I have no experience with those platforms, so I don't know how deep the instruction is. After taking, say, a Calculus course there, would you be comfortable doing Spivak's exercises? If yes, that seems great.


This is orthogonal to the instruction quality. What good is the depth of the material if the teacher can't explain it clearly and concisely?


> For 100 bucks/month you can get 1-1 mastery learning sessions from math PhDs/postdocs that need money (like me! I am the postdoc!).

But how many hours of tutoring will 100 bucks/month get me? Maybe 1 hour per week.


No, you can't do anything in 1h/week, 3 hours should be the minimum, 4 is ideal, depending on the level of the class (I would ask for more than 100 for 4 hours a week if I am to teach advanced harmonic analysis, for example).
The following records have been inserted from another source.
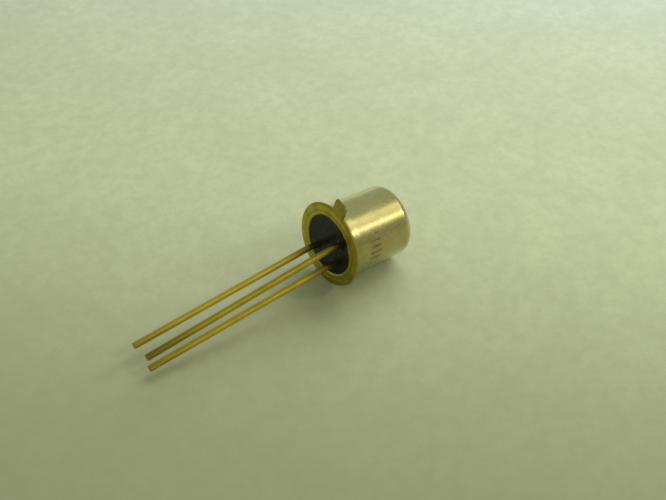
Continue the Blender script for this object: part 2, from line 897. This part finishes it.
@dataclass(frozen=True)
class LeadGoldFinish:
    """Yellow gold plating on one drawn wire, with lines along the wire."""

    clean: Color
    amount: float
    tip_amount: float
    wear: Wear = Wear(0.28, 0.42)
    aged: Color = (0.36, 0.26, 0.035)
    patch_size: float = 1.3
    specks: float = 0.25
    root: Color = (0.15, 0.10, 0.03)
    root_fade: Fade = Fade(-2.7, -0.4, 0.0, 0.75)
    tip: Color = (0.20, 0.15, 0.025)
    tip_end: float = -12.6
    tip_start: float = -8.0
    squeeze: Triple = (2.0, 2.0, 0.5)
    stretch: Triple = (13.0, 13.0, 0.7)

    def build(self, name: str, path: LeadPath) -> Material:
        """Builds the material of one lead.

        Args:
            name: The lead's name.
            path: Its centre line.

        Returns:
            The material.
        """
        coat = PartCoat(f"{name}_gold", self.clean)
        turn = Vector((0.0, 0.0, -1.0)).rotation_difference(path.direction()).to_euler()
        local = coat.node("ShaderNodeMapping", vector_type="TEXTURE", in_Vector=coat.place,
                          in_Location=tuple(path.run_start()), in_Rotation=tuple(turn)).outputs[0]
        squeezed = coat.stretch(local, self.squeeze)
        stain = Stain(self.aged, self.patch_size, self.amount, self.specks)
        tip_fade = Fade(self.tip_end, self.tip_start, self.tip_amount, 0.0)
        tone = coat.stained(self.clean, stain, squeezed)
        tone = coat.mix(coat.ramp(coat.height, tip_fade), tone, self.tip)
        coat.shade(Base_Color=coat.mix(coat.ramp(coat.height, self.root_fade), tone, self.root),
                   Metallic=1.0, Roughness=coat.rubbed(self.wear, squeezed))
        coat.emboss(coat.lined(local, self.stretch), strength=0.22, depth_mm=0.006)
        return coat.material


@dataclass(frozen=True)
class BlackGlassFinish(PartFinish):
    """Glossy black sealing glass with fine bubbles."""

    title: str = "black_seal_glass"
    clean: Color = (0.006, 0.0055, 0.007)
    wear: Wear = Wear(0.22, 0.42)
    cloudy: Color = (0.016, 0.013, 0.019)
    cloud_fade: Fade = Fade(0.4, 0.7)
    bubble_fade: Fade = Fade(0.04, 0.13)
    bubble_share: float = 0.25

    def dress(self, coat: PartCoat) -> None:
        """Dresses the glass.

        Args:
            coat: The material under way.
        """
        super().dress(coat)
        cloud = coat.ramp(coat.noise(coat.place, 1.4, detail=4.0, rough=0.6), self.cloud_fade)
        coat.shade(Base_Color=coat.mix(cloud, self.clean, self.cloudy), IOR=1.45,
                   Specular_IOR_Level=0.22)
        cells = coat.node("ShaderNodeTexVoronoi", in_Vector=coat.place, in_Scale=4.2)
        bubbles = coat.ramp(cells.outputs["Distance"], self.bubble_fade)
        swell = coat.noise(coat.place, 1.8, detail=2.0, rough=0.5)
        height = coat.plus(coat.times(bubbles, self.bubble_share), swell)
        coat.emboss(height, strength=0.5, depth_mm=0.05)


@dataclass(frozen=True)
class SiliconFinish(PartFinish):
    """Dark silicon with a faintly coloured passivated top."""

    title: str = "silicon_chip"
    clean: Color = (0.10, 0.10, 0.13)
    wear: Wear = Wear(0.12, 0.2)
    sheen: Color = (0.16, 0.12, 0.22)
    band_fade: Fade = Fade(0.4, 0.6)

    def dress(self, coat: PartCoat) -> None:
        """Dresses the chip.

        Args:
            coat: The material under way.
        """
        super().dress(coat)
        bands = coat.ramp(coat.noise(coat.place, 3.0, detail=2.0, rough=0.5), self.band_fade)
        coat.shade(Base_Color=coat.mix(bands, self.clean, self.sheen), Metallic=0.6)


@dataclass(frozen=True)
class PaperFinish:
    """Off-white paper with a faint fibre texture, cooler on one side and dimmer on the other."""

    color: Color = (0.635, 0.68, 0.485)
    cloud_fade: Fade = Fade(0.3, 0.7)
    cloud_tone: float = 0.93
    grain_fade: Fade = Fade(0.36, 0.64, 0.0, 0.5)
    grain_tone: float = 0.8
    brighter_towards: Triple = (0.72, 0.69, 0.0)
    cool: Color = (0.96, 1.0, 1.27)
    cool_fade: Fade = Fade(0.006, 0.06)
    dimmed: Color = (0.286, 0.306, 0.184)
    dim_fade: Fade = Fade(-0.016, 0.014, 0.72, 0.0)
    fleck: Color = (0.28, 0.28, 0.16)
    fleck_fade: Fade = Fade(0.66, 0.74, 0.0, 0.22)

    def toned(self, factor: float) -> Color:
        """The paper's colour times a factor."""
        return tuple(c * factor for c in self.color)

    def build(self) -> Material:
        """Builds the paper.

        Returns:
            The material.
        """
        coat = Coat("pale_paper", self.color)
        where = coat.node("ShaderNodeTexCoord").outputs["Object"]
        cloud = coat.ramp(coat.noise(where, 190.0, detail=5.0, rough=0.6), self.cloud_fade)
        tone = coat.mix(cloud, self.color, self.toned(self.cloud_tone))
        grain = coat.ramp(coat.noise(where, 950.0, detail=5.0, rough=0.75), self.grain_fade)
        tone = coat.mix(grain, tone, self.toned(self.grain_tone))
        way = coat.node("ShaderNodeVectorMath", operation="DOT_PRODUCT", in_0=where,
                        in_1=self.brighter_towards).outputs["Value"]
        tone = coat.mix(coat.ramp(way, self.cool_fade), tone, self.cool, "MULTIPLY")
        tone = coat.mix(coat.ramp(way, self.dim_fade), tone, self.dimmed)
        flecks = coat.ramp(coat.noise(where, 2600.0, detail=2.0, rough=0.7), self.fleck_fade)
        coat.shade(Base_Color=coat.mix(flecks, tone, self.fleck), Roughness=0.9,
                   Specular_IOR_Level=0.2)
        fibre = coat.noise(where, 1600.0, detail=4.0, rough=0.65)
        coat.emboss(fibre, strength=0.25, depth_mm=0.05)
        return coat.material


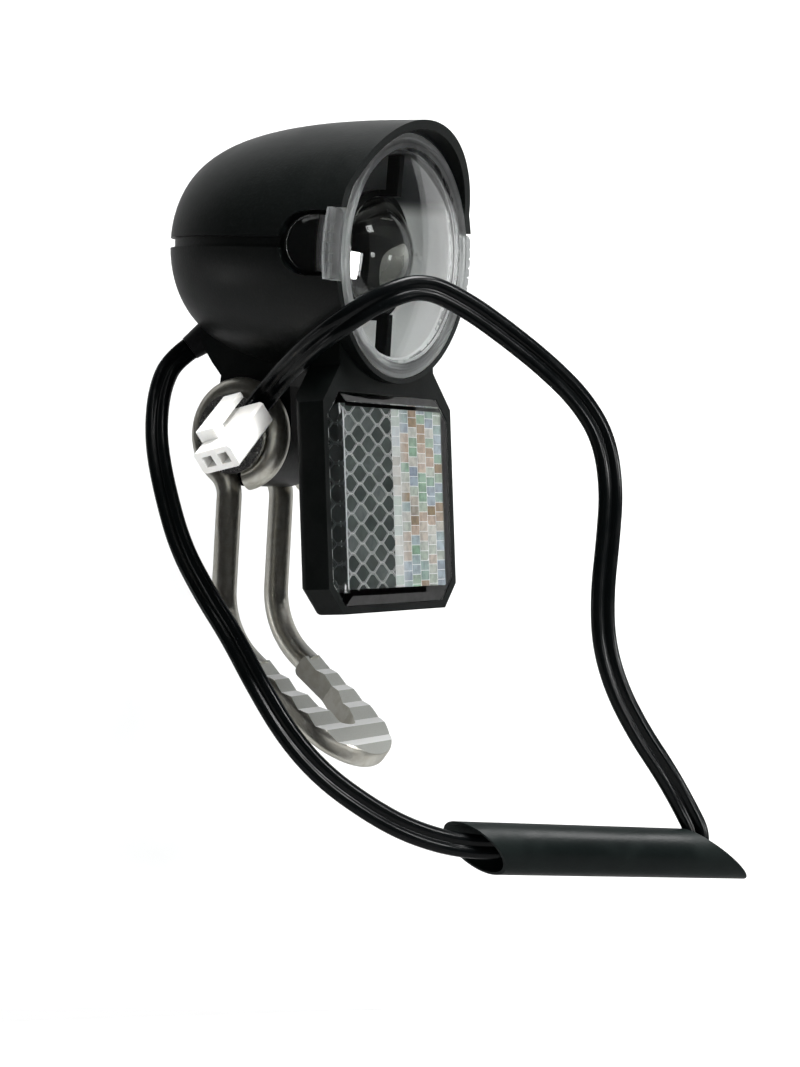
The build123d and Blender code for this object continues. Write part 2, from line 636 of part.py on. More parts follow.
def driver_coil():
    """Drum core choke with its winding on the driver board."""
    back = DRIVER_AT + DRIVER_T
    body = drum(COIL_R, back, back + COIL_H)
    body -= drum(COIL_R + 1, back + COIL_CHEEK, back + COIL_H - COIL_CHEEK)
    return HEAD * Pos(0, 0, PART_OFFSET) * (body + drum(COIL_R - COIL_WIND, back, back + COIL_H))


def driver_capacitor():
    back = DRIVER_AT + DRIVER_T
    can = drum(CAPACITOR_R, back, back + CAPACITOR_H)
    return HEAD * Pos(0, 0, -PART_OFFSET) * fillet(can.edges().sort_by(Axis.Y)[-1], 0.5)


def led_leads():
    """Two straight leads from the driver board through the heat sink to the light's board."""
    face = sink_face()
    z = -FIN_PITCH / 2
    ways = [rod(Vector(x, face, z), Vector(x, DRIVER_AT, z), LEAD_R) for x in (-LEAD_X, LEAD_X)]
    return HEAD * Compound(children=ways)


# Cable entry

def gland_end():
    """End face of the gland, in the row frame, and the direction that it points."""
    start, way = gland_axis()
    end = HEAD * Pos(start + way * (GLAND_FLANGE_T + GLAND_TAIL + GLAND_PROUD))
    out = (HEAD * Pos(start + way * 99)).position - (HEAD * Pos(start)).position
    return end.position, out.normalized()


def cable_gland():
    """Rubber gland: a neck through the wall, a flange each side and a tapered tail."""
    start, way = gland_axis()
    inner = -WALL - GLAND_GRIP
    begin = inner - GLAND_FLANGE_T
    outer = GLAND_PROUD
    tip = outer + GLAND_FLANGE_T + GLAND_TAIL
    step = outer + GLAND_FLANGE_T
    outline = [(0, begin), (GLAND_FLANGE_R, begin), (GLAND_FLANGE_R, inner), (GLAND_NECK_R, inner)]
    outline += [(GLAND_NECK_R, outer), (GLAND_FLANGE_R, outer), (GLAND_FLANGE_R - 0.5, step)]
    outline += [(GLAND_TIP_R + 0.7, step), (GLAND_TIP_R, tip), (0, tip)]
    place = Plane(origin=start, z_dir=way).location * Rot(90, 0, 0)
    return HEAD * (place * spun(outline))


def inner_leads():
    """The cable's two cores, straight from the gland to the driver board."""
    start, way = gland_axis()
    inside = start - way * (WALL + GLAND_GRIP + GLAND_FLANGE_T + RUN)
    across = way.cross(Vector(0, 0, 1)).normalized()
    ways = []
    for x in (-LEAD_SPREAD, LEAD_SPREAD):
        begin = inside + across * x
        reach = (begin.Y - DRIVER_AT - DRIVER_T) / way.Y
        end = begin - way * reach
        ways.append(rod(begin, end, LEAD_R) - Pos(0, DRIVER_AT + DRIVER_T - 20, 0) * Box(60, 40, 60))
    return HEAD * Compound(children=ways)


# Retro-reflector

def reflector_outline(inset, low, high):
    """Front outline of the reflector with cut corners, drawn inside the carrier's edge."""
    half = CARRIER_W / 2 - inset
    cut_x = CORNER_X - 0.4 * inset
    cut_z = CORNER_Z - 0.4 * inset
    side = [(half - cut_x, low), (half, low + cut_z), (half, high - cut_z), (half - cut_x, high)]
    return make_face(Polyline(*side, *[(-x, z) for x, z in reversed(side)], close=True))


def front_plane(depth):
    """Plane parallel to the reflector's front, at a depth behind it."""
    return Plane(origin=(0, depth, 0), x_dir=(1, 0, 0), z_dir=(0, -1, 0))


def plate_height():
    """Top of the reflector's pocket above the carrier's bottom edge."""
    return CARRIER_H + CORNER_Z * 0.4


def reflector_carrier():
    """Frame with a neck up to the lamp, and a pocket for the clear plate."""
    half = CARRIER_W / 2
    side = [(half - CORNER_X, 0), (half, CORNER_Z), (half, CARRIER_H)]
    side += [(NECK_HALF, SHOULDER_H), (NECK_HALF, SHOULDER_H + 6)]
    outline = make_face(Polyline(*side, *[(-x, z) for x, z in reversed(side)], close=True))
    body = extrude(front_plane(CARRIER_D) * outline, amount=CARRIER_D)
    rear = [edge for edge in body.edges().group_by(Axis.Y)[-1] if edge.center().Z < CARRIER_H]
    body = fillet(rear, CARRIER_ROUND)
    body -= extrude(front_plane(POCKET_D) * reflector_outline(RIM, RIM, plate_height()), amount=POCKET_D + 1)
    z = CARRIER_SCREW_Z
    for x in (-CARRIER_SCREW_X, CARRIER_SCREW_X):
        body -= rod(Vector(x, CARRIER_D + 1, z), Vector(x, POCKET_D + 0.7, z), CARRIER_SCREW_R)
    placed = REFLECTOR * body
    room = HEAD * (shell_form(-SEAT) + Pos(0, -20, SHELL_LIFT) * Rot(90, 0, 0) * Cylinder(SHELL_R + SEAT, 40))
    return placed - room


def reflector_lens():
    """Clear plate with a bevelled edge that stands proud of the rim."""
    gap = RIM + SEAT
    back = POCKET_D - BACKING_T
    base = reflector_outline(gap, gap, plate_height() - SEAT)
    body = extrude(front_plane(back) * base, amount=back)
    raised = extrude(front_plane(0) * base, amount=PLATE_RISE, taper=degrees(atan2(PLATE_BEVEL, PLATE_RISE)))
    return REFLECTOR * (body + raised)


def reflector_backing():
    """White sheet that closes the back of the clear plate."""
    gap = RIM + SEAT
    sheet = reflector_outline(gap, gap, plate_height() - SEAT)
    return REFLECTOR * extrude(front_plane(POCKET_D) * sheet, amount=BACKING_T)


def carrier_screws():
    seat = CARRIER_D + TONGUE_T
    length = TONGUE_T + 2.0
    ways = [pan_screw(Vector(x, seat, CARRIER_SCREW_Z), Vector(0, -1, 0), length, CARRIER_SCREW_R - 0.05)
            for x in (-CARRIER_SCREW_X, CARRIER_SCREW_X)]
    return REFLECTOR * Compound(children=ways)


# Lead

def plug_entry():
    """Where the cable meets the plug."""
    return (PLUG * Pos(0, 0, -PLUG_LENGTH / 2)).position


def route_points():
    """The cable's whole route: straight out of the gland, along the list, and straight into the plug."""
    start, way = gland_end()
    entry = plug_entry()
    route = [Vector(*p) for p in ROUTE]
    return [start, start + way * GLAND_STRAIGHT] + route + [entry - PLUG.z_dir * PLUG_STRAIGHT, entry]


def corner_radii(points):
    """The largest arc that each corner's two runs allow."""
    radii = []
    for before, corner, after in zip(points, points[1:], points[2:]):
        come = corner - before
        go = after - corner
        turn = radians(come.get_angle(go))
        radii.append(0.45 * min(come.length, go.length) / tan(turn / 2))
    return radii


def cable():
    points = route_points()
    radii = corner_radii(points)
    path = FilletPolyline(*points, radius=radii)
    tube = sweep(Plane(origin=path @ 0, z_dir=path % 0) * Circle(CABLE_D / 2), path=path)
    runs = [(b - a).length for a, b in zip(points, points[1:])]
    print("cable runs", [round(r, 1) for r in runs])
    print("cable radii", [round(r, 1) for r in radii])
    straight = pi * (CABLE_D / 2) ** 2 * path.length
    print("cable length", round(path.length, 1), "volume ratio", round(tube.volume / straight, 4))
    return tube


def sleeve_cone(length, inset):
    """Slightly conical rod along the sleeve, well past both cuts."""
    fall = (SLEEVE_D - SLEEVE_END_D) / 2 / length
    low = -SLEEVE_D
    high = length + SLEEVE_D
    radii = [SLEEVE_D / 2 - fall * z - inset for z in (low, high)]
    return spun([(0, low), (radii[0], low), (radii[1], high), (0, high)], Axis.Y)


def heat_shrink_sleeve():
    """Loose thin sleeve with both ends cut on the slant."""
    way = SLEEVE_TO - SLEEVE_FROM
    place = Plane(origin=SLEEVE_FROM, x_dir=Vector(0, 0, 1), z_dir=way)
    tube = Rot(90, 0, 0) * (sleeve_cone(way.length, 0) - sleeve_cone(way.length, SLEEVE_WALL))
    first = Plane(origin=(0, 0, SLEEVE_CUT_FROM), z_dir=(-SLEEVE_UP_FROM, -SLEEVE_OUT_FROM, 1))
    last = Plane(origin=(0, 0, SLEEVE_CUT_TO), z_dir=(-SLEEVE_UP_TO, -SLEEVE_OUT_TO, 1))
    tube = split(tube, bisect_by=first, keep=Keep.TOP)
    return place * split(tube, bisect_by=last, keep=Keep.BOTTOM)


def plug_housing():
    """Flat two-way plug housing with a sprung latch along one edge and two wells in its mating end."""
    body = Box(PLUG_W, PLUG_T, PLUG_LENGTH)
    body = chamfer(body.edges().filter_by(Axis.Z), PLUG_CHAMFER)
    for x in (-PLUG_PITCH / 2, PLUG_PITCH / 2):
        deep = PLUG_LENGTH / 2 - PLUG_WELL_DEPTH / 2 + 0.5
        body -= Pos(x, 0, deep) * Box(PLUG_WELL, PLUG_WELL, PLUG_WELL_DEPTH + 1)
    root = PLUG_LENGTH / 2 - LATCH_FROM - LATCH_ROOT / 2
    body += Pos(LATCH_AT, PLUG_T / 2 + LATCH_GAP / 2, root) * Box(LATCH_W, LATCH_GAP + 0.2, LATCH_ROOT)
    length = PLUG_LENGTH - LATCH_FROM + LATCH_PAST
    middle = PLUG_LENGTH / 2 - LATCH_FROM - length / 2
    body += Pos(LATCH_AT, PLUG_T / 2 + LATCH_GAP + LATCH_T / 2, middle) * Box(LATCH_W, LATCH_T, length)
    return PLUG.location * body


def plug_terminals():
    """Crimped contacts that sit in the housing's wells."""
    bottom = PLUG_LENGTH / 2 - PLUG_WELL_DEPTH
    pins = [Pos(x, 0, bottom + 3.5) * Box(TERMINAL, TERMINAL, 7.0) for x in (-PLUG_PITCH / 2, PLUG_PITCH / 2)]
    return PLUG.location * Compound(children=pins)


NODES = {
    "bracket_wire": bracket_wire,
    "pivot_bolt": pivot_bolt,
    "pivot_nut": pivot_nut,
    "pivot_cup_washers": lambda: Compound(children=[cup_washer(-1), cup_washer(1)]),
    "lamp_shell": lamp_shell,
    "front_lens": front_lens,
    "lens_seal": lens_seal,
    "reflector_bowl": reflector_bowl,
    "condenser_optic": condenser_optic,
    "optic_bridge": optic_bridge,
    "led": led,
    "led_board": led_board,
    "heat_sink": heat_sink,
    "heat_sink_screws": heat_sink_screws,
    "driver_board": driver_board,
    "driver_screws": driver_screws,
    "driver_coil": driver_coil,
    "driver_capacitor": driver_capacitor,
    "led_leads": led_leads,
    "inner_leads": inner_leads,
    "cable_gland": cable_gland,
    "reflector_carrier": reflector_carrier,
    "reflector_lens": reflector_lens,
    "reflector_backing": reflector_backing,
    "carrier_screws": carrier_screws,
    "cable": cable,
    "heat_shrink_sleeve": heat_shrink_sleeve,
    "plug_housing": plug_housing,
    "plug_terminals": plug_terminals,
}

for node, make in NODES.items():
    export_step(make(), f"parts/{node}.step")
print("pivot at", round(PIVOT.X, 2), round(PIVOT.Y, 2))
print("lens centre", HEAD.position)
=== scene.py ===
import math

import bmesh
import bpy
from mathutils import Matrix, Vector


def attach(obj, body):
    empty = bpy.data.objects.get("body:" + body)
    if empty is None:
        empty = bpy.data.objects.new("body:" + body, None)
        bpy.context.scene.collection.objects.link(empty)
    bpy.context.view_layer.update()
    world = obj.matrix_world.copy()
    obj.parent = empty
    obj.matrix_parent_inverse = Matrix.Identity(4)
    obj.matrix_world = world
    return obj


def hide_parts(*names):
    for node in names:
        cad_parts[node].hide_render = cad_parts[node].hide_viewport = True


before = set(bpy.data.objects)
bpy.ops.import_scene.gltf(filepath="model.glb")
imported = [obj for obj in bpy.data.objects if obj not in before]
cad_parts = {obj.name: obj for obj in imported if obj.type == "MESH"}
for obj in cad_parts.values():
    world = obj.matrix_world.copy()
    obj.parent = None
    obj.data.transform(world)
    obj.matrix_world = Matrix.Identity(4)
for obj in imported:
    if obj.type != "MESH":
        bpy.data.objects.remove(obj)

bl_info = {
    "name": "Bicycle headlight on a wire bracket",
    "version": (1, 0, 0),
    "blender": (4, 5, 0),
    "location": "3D View > Sidebar > Headlight",
    "description": "Finishes the packed headlight: materials, twin cable, prism cells and a plain stage",
    "category": "Object",
}

MM = 0.001

# Frames of the lamp, the reflector plate and the foot, as in the part's source
LENS_CENTRE = Vector((0, -0.02119, 0.09232))
LENS_BACK = Vector((0, math.cos(math.radians(7)), math.sin(math.radians(7))))
PLATE_CORNER = Vector((0, -0.01619, 0.02331))
FOOT_NORMAL = Vector((0, -0.656059, 0.75471))

# Places in the finishes, each from where a mask is 0 to where it is 1. On the lens and in the bowl these are
# millimetres from the optical axis, behind the lens plane, to the side, or up
FLANGE_RADIUS, FLANGE_DEPTH = (20.4, 21.2), (5.5, 4.0)
FLANGE_RINGS = ((20.7, 21.2, 21.7, 22.1), (22.5, 22.9, 23.4, 23.8))     # these rise and fall again
TAB_SIDE = (23.7, 24.0)
# Where the bowl is painted dark: a painted reflection of the optic's black ring round the middle, painted
# shade at the top
PAINTED_REFLECTION_RADIUS, PAINTED_SHADE_HEIGHT = (14.5, 11.0), (8.5, 12.5)
SATIN_RADIUS = (9.0, 17.0)
RIM_DEPTH = (0.6, -0.4)
FOOT_LIFT = (5.4 * MM, 4.8 * MM)            # along the foot's normal, in metres, as Object coordinates are
HIGHLIGHT_PAST, HIGHLIGHT_WIDTH = 0.2, (0.3, 0.15)    # the painted highlight line along the plate's edge, in millimetres past it
SEAM_SIDE = (7.0, 2.2)                      # the paler cells, in millimetres right of the plate's middle
# Painted dark past the plate's left edge, standing in for the dark carrier wall seen through the plate's
# bevel, and the painted highlight line along that edge
PAINTED_BEVEL_DARK, PAINTED_EDGE_HIGHLIGHT = (0.004, 0.006, 0.006), (0.85, 0.87, 0.87)

# The prism cells behind the reflector plate: the plane that they stand in and how far up they reach,
# then where the middle of each field is in that plane and how far across it reaches
CELLS_PLANE = PLATE_CORNER + Vector((0, 2.25 * MM, 0))
CELLS_UP = (PLATE_CORNER.z + 4.6 * MM, PLATE_CORNER.z + 39.6 * MM)
HEXAGONS_MIDDLE = Vector((-9.6 * MM, 0, 21.0 * MM))
HEXAGONS_ACROSS = (-21.6 * MM, 1.0 * MM)
BRICKS_MIDDLE = Vector((10.6 * MM, 0, 21.6 * MM))
BRICKS_ACROSS = (0.9 * MM, 20.3 * MM)

# The ridges of a hexagonal cell, each as a share of the cell's outline and its height over the face
HEXAGON_RIDGES = ((0.99, 0.25 * MM), (0.87, 0.12 * MM))
HEXAGON_LEAN, BRICK_LEAN = 0.05, 0.06       # the most that a cell's face leans, in radians
BRICK_DEPTH, BED_DEPTH = 0.3 * MM, 0.1 * MM
TINT_PATCHES = 110.0                        # scale of the patches in which bricks share a tint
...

Yeah, this is cool and similar to the end state I have in mind. The main difference is that I am not trying to create the curriculum/exercises. I am just creating flaschards that say "Solve exercise x.y.z in that textbook". Plus the whole free-software angle and being able to share the material as text files.

The math thing is just a side project at the moment to try to see how it works for other fields. I am primarily using this for music. I was hoping something like this existed already, but all the solutions are either very specialized like this one or do not support dependencies as a core feature, like Anki. Had Anki supported something like this, I wouldn't have needed to make my own thing.


It would be nice to simply include support for dependency tracking in existing flashcard software. Unfortunately, the most commonly used flashcard software, viz. Anki, has not been adding such features. I can only assume that the project is very lightly maintained and/or working on paying down technical debt - new innovative features don't seem to be a priority.


Agreed, I've also been waiting to see a system with spaced repetition (to help memorize and retain) + dependency graph (to choose what new topics to present). Not sure what the AI value add would be?

I have two children and I was glad that teachers are willing to use new tools (I never asked if they were forced to use them, but I assume not because each teacher seems to use different websites). I'm sure some kids still get bored, but they can let the ones who enjoy math practice at their own pace and provide special guidance to them while still spending the majority of their time helping those who need it.


I think ultimately it's a very different approach to their current one, so it might be too difficult to do in the existing codebase. Maybe not, I have not looked at the code. But the public docs and learning philosophy around anki all seemed to discourage it, so I decided to make my own thing.

And yeah, I don't think Anki gets a lot of support. I am an open-source maintainer myself, so I know that story.


Kahn Academy has a similar graph and plenty of gamified experiences, but its a non-profit. $50 a month is expensive.


This looks great. My son uses “beast academy” from Art of Problem Solving (https://beastacademy.com/), which is fantastic. But mathacademy looks like it might be a good competitor at the post year 6 level.


It would probably be best to use the AoPS books in conjunction with the site as a supplement.


My observation is that the paper books are unnecessary because the online experience on beastacademy is so comprehensive - and your answers are auto checked. YMMV.


I'm in the market for something like this but $49/mo is absurd, even though it's supposedly discounted from 79/99. Way too high


How is it better than the Khan Academy courses?


It's not K-12; it starts at 4th grade, according to the site.